Por si esto no fuera bastante, buena parte de los que no se rindieron al nacionalismo, sin embargo, han terminado asumiendo sin saberlo muchas de sus anomalías. Y, en general, la sociedad catalana ha banalizando el mal que emanaba del régimen nacionalista. Lo que explica por qué muchos catalanes de buena voluntad estaban más preocupados ante la perspectiva de la restauración de la legalidad, es decir, la aplicación del artículo 155, que ante la firma de un nuevo pacto con el diablo. O que llegaran a creer que la aplicación de la ley traería consigo el Apocalipsis, como si las salvaguardas democráticas fueran armas de destrucción masiva. Y es que en Cataluña la pérdida del sentido de la realidad ha sido, a lo que parece, superior al resto de España. Lo cual es para nota, habida cuenta de que todos vivimos en una democracia de guardería.
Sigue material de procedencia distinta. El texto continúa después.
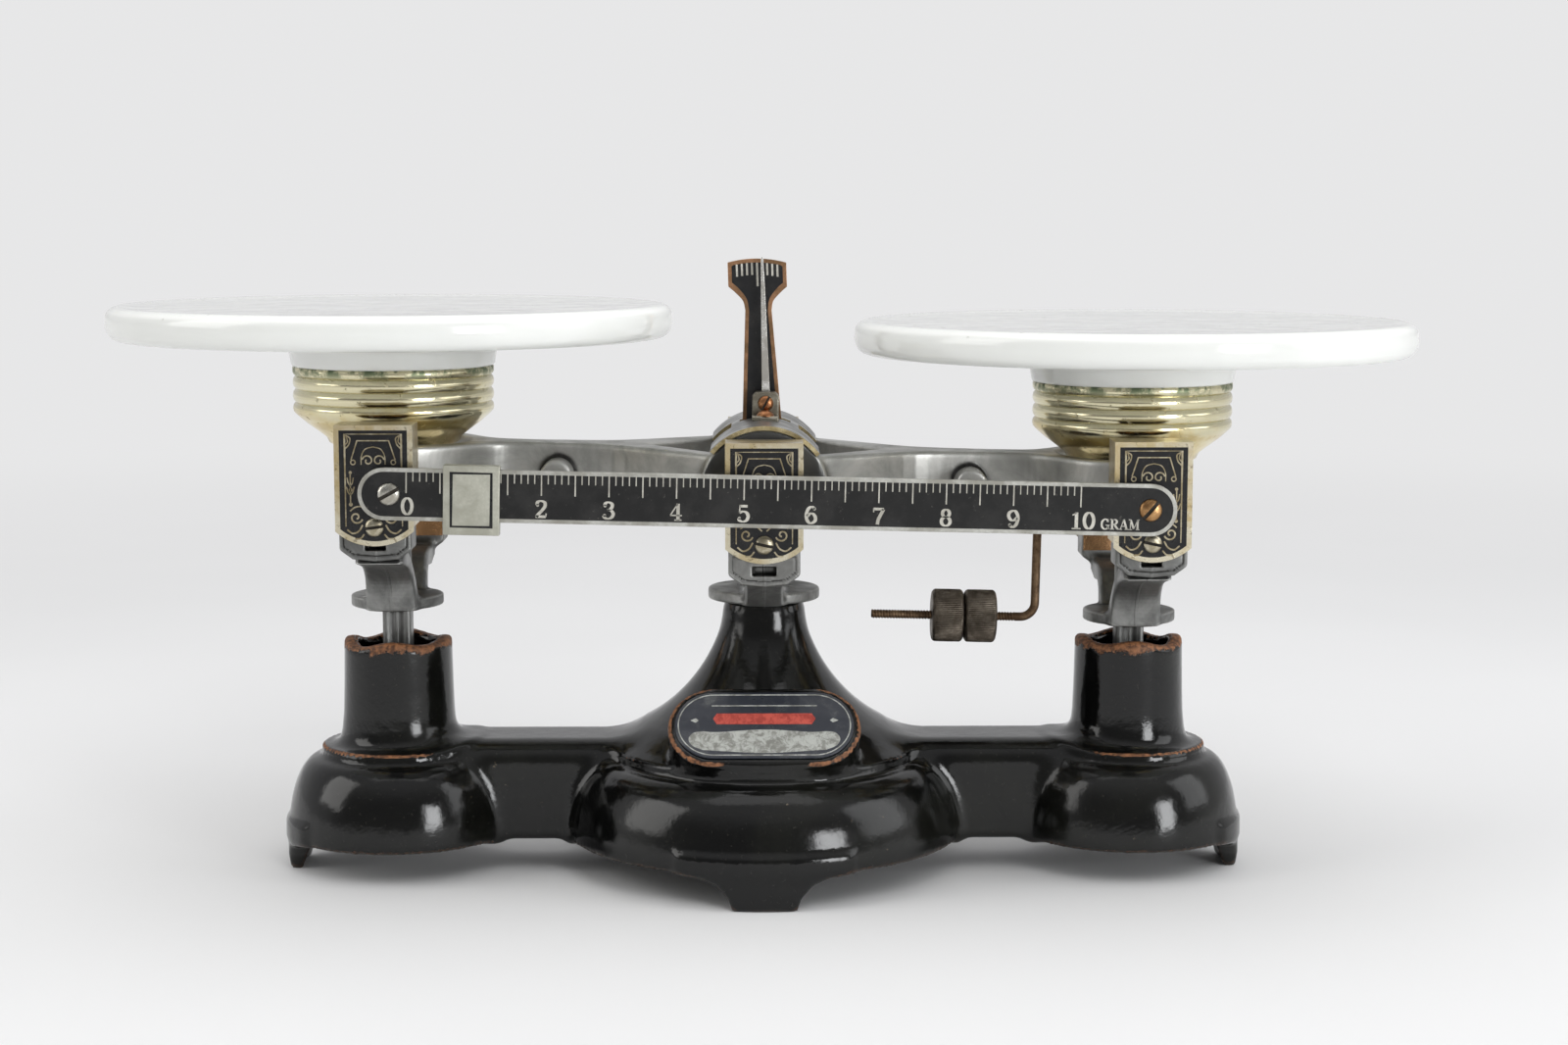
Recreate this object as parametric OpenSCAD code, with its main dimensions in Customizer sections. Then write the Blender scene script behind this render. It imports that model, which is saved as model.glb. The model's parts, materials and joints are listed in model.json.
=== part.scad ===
// Equal-arm trip balance with two glass pans, one gram beam and a rider.
// Millimetres, +Z up, +X towards the right-hand pan, the origin on the table under the fulcrum.

/* [Balance] */
// Distance from the fulcrum to the middle of each pan
arm = 101; // [98:1:104]
// Height of the three knife edges above the table, with the beam level
pivot_z = 106; // [105:0.5:107]
// Tilt of the beam as the balance stands, right end down
rest_tilt = 1.3; // [-2:0.1:2]
// Distance from the middle plane to the outer face of the bearing covers
cover_y = 42; // [41.5:0.5:43]

/* [Pans] */
// Radius of a glass pan
pan_r = 76.2; // [70:0.1:78]
// Thickness of a glass pan at its rim
pan_t = 9; // [6:0.5:10]
// Height of the top of the pans
pan_top = 153; // [150:0.5:154]
// Height of the top of the brass cups
cup_top = 136.4; // [135:0.1:137]
// Radius of a brass cup at its top
cup_r = 27.2; // [26.5:0.1:27.5]
// Thickness of the brass sheet
cup_t = 0.9; // [0.7:0.1:1.2]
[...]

40 años dan para mucho. Y la grandilocuencia nacionalista ha calado como una lluvia fina, no sólo en los más fanáticos, sino en los que a priori no lo parecen. Así pues, más allá de aplicar la ley a los sediciosos, el verdadero reto es devolver la normalidad a una sociedad deformada. Para lo cual, unas elecciones no parecen suficiente garantía, habida cuenta de lo poco fiables que resultan los políticos cuando se trata del largo plazo.
Así pues, por más que le disguste a Borrell, mejor será que durante un tiempo los españoles sigamos hiperventilando. De lo contrario nos darán gato por liebre, es decir, una reforma constitucional que abunde en los errores cometidos, como si antes del 21 de diciembre no hubiera pasado nada.